**DIRECTIVE:** Each entry in the listing below should be restated word for word.

**DATASET RECORDS:**
################
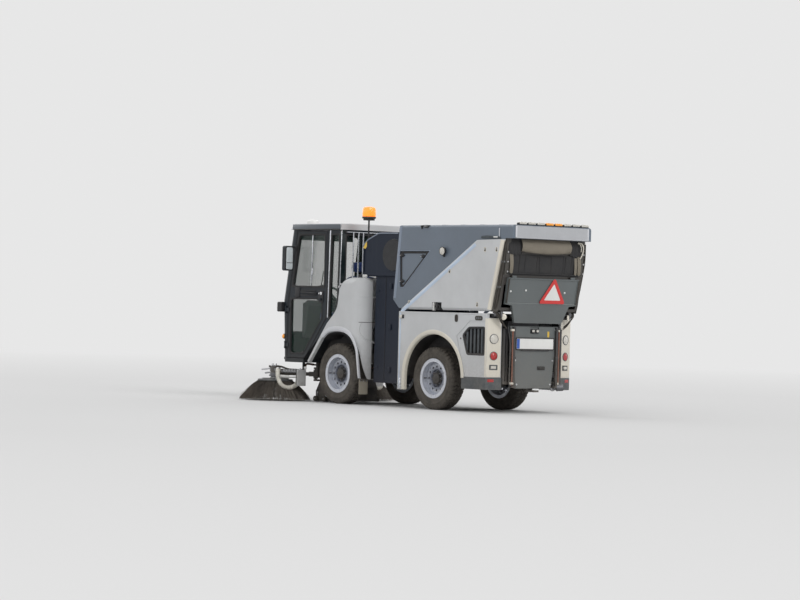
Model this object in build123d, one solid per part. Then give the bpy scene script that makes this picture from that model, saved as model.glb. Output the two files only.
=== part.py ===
from build123d import *
import math
import os

os.makedirs("parts", exist_ok=True)

# Driving dimensions in millimetres: X forward, Y to the left, Z up, ground at zero

# Running gear
wheelbase = 1590.0
tyre_radius = 330.0
tyre_width = 195.0
tyre_inset = 31.0
shoulder_radius = 30.0
rim_radius = 203.0
rim_width = 172.0
spindle_radius = 30.0
axle_radius = 60.0
running_clearance = 0.05

# Rear unit, lengths measured from the rear axle
body_half = 591.0
body_front = 550.0
body_rear = 865.0
body_bottom = 197.0
body_top = 1026.0
body_wall = 40.0
rear_arch_radius = 460.0
rear_arch_x = -29.0
rear_arch_z = 345.0
bumper_front = 476.0
bumper_bottom = 241.0
bumper_top = 367.0
lamp_inner_y = 416.0
lamp_inner_x = 905.0
lamp_top = 980.0
cover_x = 954.0
cover_wall = 24.0
cover_bottom = 257.0
cover_bottom_half = 250.0
cover_top = 905.0
cover_top_half = 336.0
plate_width = 520.0
plate_height = 110.0
plate_z = 722.0

# Hopper, lengths measured from the rear axle
hopper_front_top = 600.0
hopper_front_low = 679.0
hopper_corner_z = 1150.0
hopper_rear = 1192.0
hopper_top = 1940.0
hopper_floor = 1060.0
outlet_top = 1800.0
outlet_x = 1090.0
hopper_wall = 30.0
hinge_x = 939.0
hinge_z = 1020.0
hinge_pin_radius = 15.0
upright_gap = 21.0
upright_wall = 30.0
lug_wall = 34.0
lug_gap = 3.0
door_top_z = 1404.0
door_top_x = 1054.0
door_mid_z = 1126.0
door_mid_x = 1009.0
door_low_z = 935.0
door_low_x = 972.0
door_side_margin = 55.0
door_low_half = 330.0
door_wall = 30.0
cover_side_wall = 38.0
cover_bevel = 26.0
cover_round = 32.0
recess_depth = 12.0

# Centre pivot and housings, lengths measured from the pivot
pivot_radius = 30.0
pivot_low = 310.0
pivot_high = 530.0
ear_wall = 30.0
tongue_half = 85.0
tongue_low = 345.0
tongue_high = 495.0
skirt_half = 440.0
skirt_front = 325.0
skirt_rear = -240.0
skirt_bottom = 250.0
housing_half = 470.0
housing_front = 515.0
housing_bottom = 1395.0
housing_top = 1858.0
swing_radius = 570.0
joint_gap = 12.0
beacon_top = 2148.0
beacon_height = 130.0
beacon_radius = 68.0
beacon_inset = 50.0
beacon_setback = 32.0

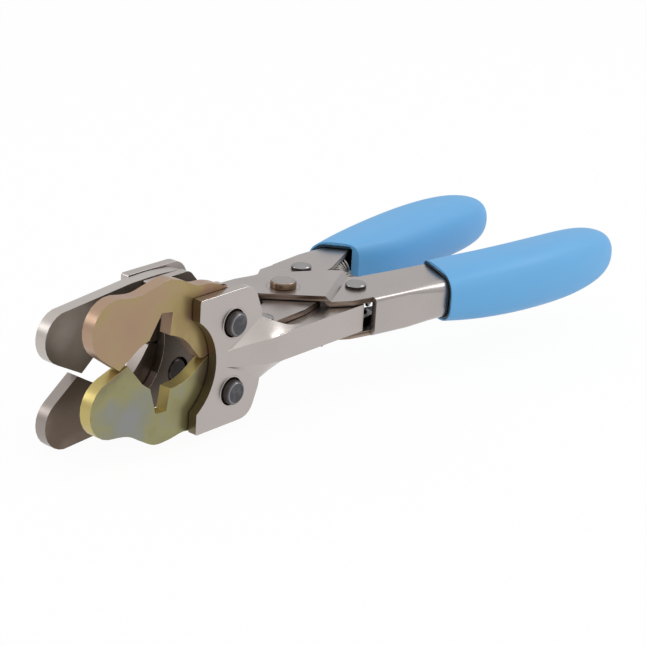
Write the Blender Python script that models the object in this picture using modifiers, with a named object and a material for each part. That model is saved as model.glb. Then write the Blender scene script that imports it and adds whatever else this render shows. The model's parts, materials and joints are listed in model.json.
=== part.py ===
"""Fitting removal tool: parallel-action tongs with two pairs of spread-open jaw plates.

Written in millimetres and scaled to metres as each mesh is made. +X runs back along the
handles, +Y runs away from the near handle, +Z is up, and the main pivot stands on the Z axis.
Each piece is made about the tool's middle plane, and the whole is then set down so that the
flat top of the pivot's head lies at the origin.
"""

import math

import bmesh
import bpy
from mathutils import Matrix, Vector

MM = 0.001

# Jaw frames and jaw plates
FRAME_SPAN = 36.2
WALL_THICK = 3.4
PLATE_THICK = 4.6
CHEEK_THICK = 3.0
PLATE_GAP = 0.35
PIN_X = -44.6
PIN_SPACING = 24.0
PIN_RADIUS = 4.5
PIN_STAND_OUT = 2.4
PIN_FIT = 0.3
WALL_HOLE_RADIUS = 4.95
RIM_CHAMFER = 0.45
FRAME_ABOVE_PIN = 11.3
CHEEK_ABOVE_PIN = 10.6
FRAME_BEFORE_PIN = 16.4
CHEEK_SETBACK = 1.4
MOUTH_BEFORE_PIN = 27.1
MOUTH_RADIUS = 19.2
MOUTH_SWEEP = 56.4
CHEEK_MOUTH_RADIUS = 20.2
CHEEK_MOUTH_SWEEP = 49.2
JAW_EDGE = 0.3
JAW_HUB_RADIUS = 10.6
MEETING_GAP = 0.17
NEAR_UPPER_TILT = math.radians(8.0)
NEAR_LOWER_TILT = math.radians(9.5)
FAR_TILT = math.radians(-4.5)

# Linkage
LINK_X = 24.3
LINK_Y = 12.7
LINK_RADIUS = 2.6
LINK_FIT = 0.32
SLOT_TRAVEL = 2.9
ARM_OUTER_Y = 22.7
ARM_WEB_THICK = 2.1
ARM_TAIL_X = 17.7
ARM_INNER_Y = 8.3
ARM_BOSS_RADIUS = 4.7

# Handles
HANDLE_HALF_HEIGHT = 7.1
SHEET = 1.9
LEVEL_GAP = 0.3
PIVOT_RADIUS = 3.6
PIVOT_FIT = 0.3
PIVOT_HEAD_RADIUS = 5.0
PIVOT_HEAD_HEIGHT = 3.2
NEAR_REAR_HEAD_RADIUS = 3.8
FAR_REAR_HEAD_RADIUS = 3.7
FRONT_HEAD_RADIUS = 3.5
REAR_HEAD_HEIGHT = 1.8
FRONT_HEAD_HEIGHT = 0.9
NOSE_RADIUS = 4.6
BEND_RADIUS = SHEET - 0.25
ROUND_BACK_RADIUS = 5.0
ROUND_FROM_X = 36.0
ROUND_TO_X = 56.0
FLANGE_INSET = SHEET - 0.2
STEP_DIRECTION = math.atan2(-0.885, 0.466)
STEP_START = 15.5
STEP_LENGTH = 2.0
HANDLE_END_X = 128.0
GRIP_CLEARANCE = 0.35

# Return spring, bowed between the two channels: points on its axis, then the wire
SPRING_AXIS = [(51.5, -21.2), (44.6, -18.0), (39.2, -10.5), (37.2, -1.5), (38.3, 6.2), (41.9, 12.2)]
SPRING_AXIS += [(46.4, 15.3), (51.0, 16.8)]
SPRING_RADIUS = 4.3
WIRE_RADIUS = 0.55
SPRING_PITCH = 2.7

INNER_HALF_HEIGHT = HANDLE_HALF_HEIGHT - SHEET
ARM_HALF_HEIGHT = INNER_HALF_HEIGHT - LEVEL_GAP
RAISED_LOW = HANDLE_HALF_HEIGHT + LEVEL_GAP
RAISED_TOP = RAISED_LOW + SHEET
FRAME_Y = FRAME_SPAN / 2
PLATE_Y = FRAME_Y - WALL_THICK - PLATE_GAP
CHEEK_Y = PLATE_Y - PLATE_THICK - PLATE_GAP
PIN_Z = PIN_SPACING / 2
FRAME_HALF_HEIGHT = PIN_Z + FRAME_ABOVE_PIN
CHEEK_HALF_HEIGHT = PIN_Z + CHEEK_ABOVE_PIN
FRAME_FRONT_X = PIN_X - FRAME_BEFORE_PIN
MOUTH_X = PIN_X - MOUTH_BEFORE_PIN
HEAD_SEAT_GAP = 0.02
PIVOT_TOP = RAISED_TOP + HEAD_SEAT_GAP + PIVOT_HEAD_HEIGHT
SMOOTH_LIMIT = math.radians(32)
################
**RIGHT ANSWER:**
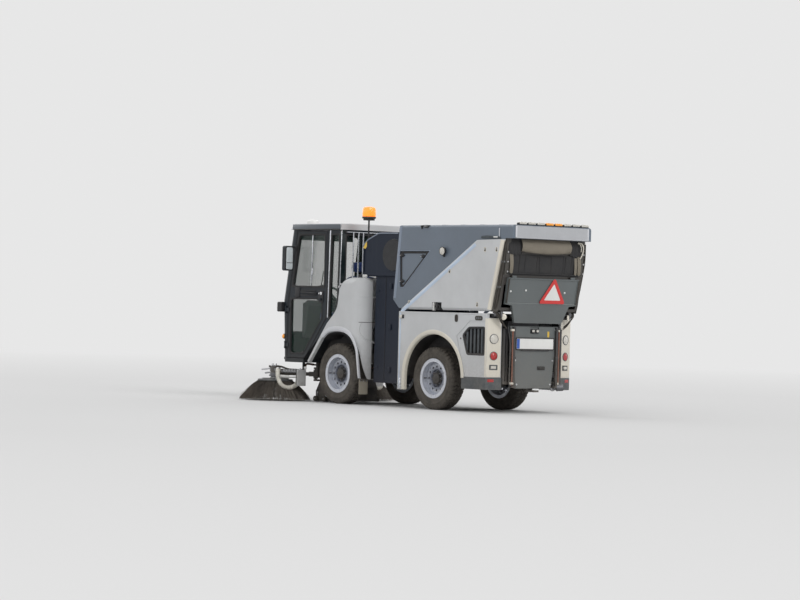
Model this object in build123d, one solid per part. Then give the bpy scene script that makes this picture from that model, saved as model.glb. Output the two files only.
=== part.py ===
from build123d import *
import math
import os

os.makedirs("parts", exist_ok=True)

# Driving dimensions in millimetres: X forward, Y to the left, Z up, ground at zero

# Running gear
wheelbase = 1590.0
tyre_radius = 330.0
tyre_width = 195.0
tyre_inset = 31.0
shoulder_radius = 30.0
rim_radius = 203.0
rim_width = 172.0
spindle_radius = 30.0
axle_radius = 60.0
running_clearance = 0.05

# Rear unit, lengths measured from the rear axle
body_half = 591.0
body_front = 550.0
body_rear = 865.0
body_bottom = 197.0
body_top = 1026.0
body_wall = 40.0
rear_arch_radius = 460.0
rear_arch_x = -29.0
rear_arch_z = 345.0
bumper_front = 476.0
bumper_bottom = 241.0
bumper_top = 367.0
lamp_inner_y = 416.0
lamp_inner_x = 905.0
lamp_top = 980.0
cover_x = 954.0
cover_wall = 24.0
cover_bottom = 257.0
cover_bottom_half = 250.0
cover_top = 905.0
cover_top_half = 336.0
plate_width = 520.0
plate_height = 110.0
plate_z = 722.0

# Hopper, lengths measured from the rear axle
hopper_front_top = 600.0
hopper_front_low = 679.0
hopper_corner_z = 1150.0
hopper_rear = 1192.0
hopper_top = 1940.0
hopper_floor = 1060.0
outlet_top = 1800.0
outlet_x = 1090.0
hopper_wall = 30.0
hinge_x = 939.0
hinge_z = 1020.0
hinge_pin_radius = 15.0
upright_gap = 21.0
upright_wall = 30.0
lug_wall = 34.0
lug_gap = 3.0
door_top_z = 1404.0
door_top_x = 1054.0
door_mid_z = 1126.0
door_mid_x = 1009.0
door_low_z = 935.0
door_low_x = 972.0
door_side_margin = 55.0
door_low_half = 330.0
door_wall = 30.0
cover_side_wall = 38.0
cover_bevel = 26.0
cover_round = 32.0
recess_depth = 12.0

# Centre pivot and housings, lengths measured from the pivot
pivot_radius = 30.0
pivot_low = 310.0
pivot_high = 530.0
ear_wall = 30.0
tongue_half = 85.0
tongue_low = 345.0
tongue_high = 495.0
skirt_half = 440.0
skirt_front = 325.0
skirt_rear = -240.0
skirt_bottom = 250.0
housing_half = 470.0
housing_front = 515.0
housing_bottom = 1395.0
housing_top = 1858.0
swing_radius = 570.0
joint_gap = 12.0
beacon_top = 2148.0
beacon_height = 130.0
beacon_radius = 68.0
beacon_inset = 50.0
beacon_setback = 32.0

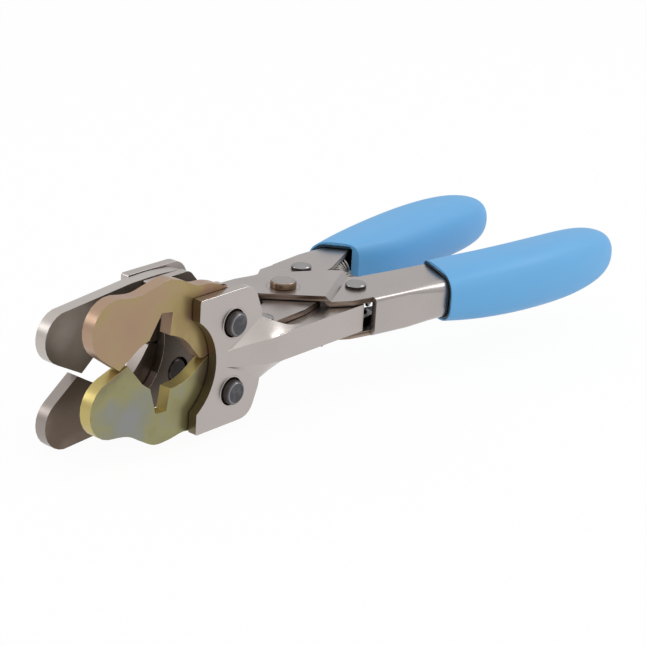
Write the Blender Python script that models the object in this picture using modifiers, with a named object and a material for each part. That model is saved as model.glb. Then write the Blender scene script that imports it and adds whatever else this render shows. The model's parts, materials and joints are listed in model.json.
=== part.py ===
"""Fitting removal tool: parallel-action tongs with two pairs of spread-open jaw plates.

Written in millimetres and scaled to metres as each mesh is made. +X runs back along the
handles, +Y runs away from the near handle, +Z is up, and the main pivot stands on the Z axis.
Each piece is made about the tool's middle plane, and the whole is then set down so that the
flat top of the pivot's head lies at the origin.
"""

import math

import bmesh
import bpy
from mathutils import Matrix, Vector

MM = 0.001

# Jaw frames and jaw plates
FRAME_SPAN = 36.2
WALL_THICK = 3.4
PLATE_THICK = 4.6
CHEEK_THICK = 3.0
PLATE_GAP = 0.35
PIN_X = -44.6
PIN_SPACING = 24.0
PIN_RADIUS = 4.5
PIN_STAND_OUT = 2.4
PIN_FIT = 0.3
WALL_HOLE_RADIUS = 4.95
RIM_CHAMFER = 0.45
FRAME_ABOVE_PIN = 11.3
CHEEK_ABOVE_PIN = 10.6
FRAME_BEFORE_PIN = 16.4
CHEEK_SETBACK = 1.4
MOUTH_BEFORE_PIN = 27.1
MOUTH_RADIUS = 19.2
MOUTH_SWEEP = 56.4
CHEEK_MOUTH_RADIUS = 20.2
CHEEK_MOUTH_SWEEP = 49.2
JAW_EDGE = 0.3
JAW_HUB_RADIUS = 10.6
MEETING_GAP = 0.17
NEAR_UPPER_TILT = math.radians(8.0)
NEAR_LOWER_TILT = math.radians(9.5)
FAR_TILT = math.radians(-4.5)

# Linkage
LINK_X = 24.3
LINK_Y = 12.7
LINK_RADIUS = 2.6
LINK_FIT = 0.32
SLOT_TRAVEL = 2.9
ARM_OUTER_Y = 22.7
ARM_WEB_THICK = 2.1
ARM_TAIL_X = 17.7
ARM_INNER_Y = 8.3
ARM_BOSS_RADIUS = 4.7

# Handles
HANDLE_HALF_HEIGHT = 7.1
SHEET = 1.9
LEVEL_GAP = 0.3
PIVOT_RADIUS = 3.6
PIVOT_FIT = 0.3
PIVOT_HEAD_RADIUS = 5.0
PIVOT_HEAD_HEIGHT = 3.2
NEAR_REAR_HEAD_RADIUS = 3.8
FAR_REAR_HEAD_RADIUS = 3.7
FRONT_HEAD_RADIUS = 3.5
REAR_HEAD_HEIGHT = 1.8
FRONT_HEAD_HEIGHT = 0.9
NOSE_RADIUS = 4.6
BEND_RADIUS = SHEET - 0.25
ROUND_BACK_RADIUS = 5.0
ROUND_FROM_X = 36.0
ROUND_TO_X = 56.0
FLANGE_INSET = SHEET - 0.2
STEP_DIRECTION = math.atan2(-0.885, 0.466)
STEP_START = 15.5
STEP_LENGTH = 2.0
HANDLE_END_X = 128.0
GRIP_CLEARANCE = 0.35

# Return spring, bowed between the two channels: points on its axis, then the wire
SPRING_AXIS = [(51.5, -21.2), (44.6, -18.0), (39.2, -10.5), (37.2, -1.5), (38.3, 6.2), (41.9, 12.2)]
SPRING_AXIS += [(46.4, 15.3), (51.0, 16.8)]
SPRING_RADIUS = 4.3
WIRE_RADIUS = 0.55
SPRING_PITCH = 2.7

INNER_HALF_HEIGHT = HANDLE_HALF_HEIGHT - SHEET
ARM_HALF_HEIGHT = INNER_HALF_HEIGHT - LEVEL_GAP
RAISED_LOW = HANDLE_HALF_HEIGHT + LEVEL_GAP
RAISED_TOP = RAISED_LOW + SHEET
FRAME_Y = FRAME_SPAN / 2
PLATE_Y = FRAME_Y - WALL_THICK - PLATE_GAP
CHEEK_Y = PLATE_Y - PLATE_THICK - PLATE_GAP
PIN_Z = PIN_SPACING / 2
FRAME_HALF_HEIGHT = PIN_Z + FRAME_ABOVE_PIN
CHEEK_HALF_HEIGHT = PIN_Z + CHEEK_ABOVE_PIN
FRAME_FRONT_X = PIN_X - FRAME_BEFORE_PIN
MOUTH_X = PIN_X - MOUTH_BEFORE_PIN
HEAD_SEAT_GAP = 0.02
PIVOT_TOP = RAISED_TOP + HEAD_SEAT_GAP + PIVOT_HEAD_HEIGHT
SMOOTH_LIMIT = math.radians(32)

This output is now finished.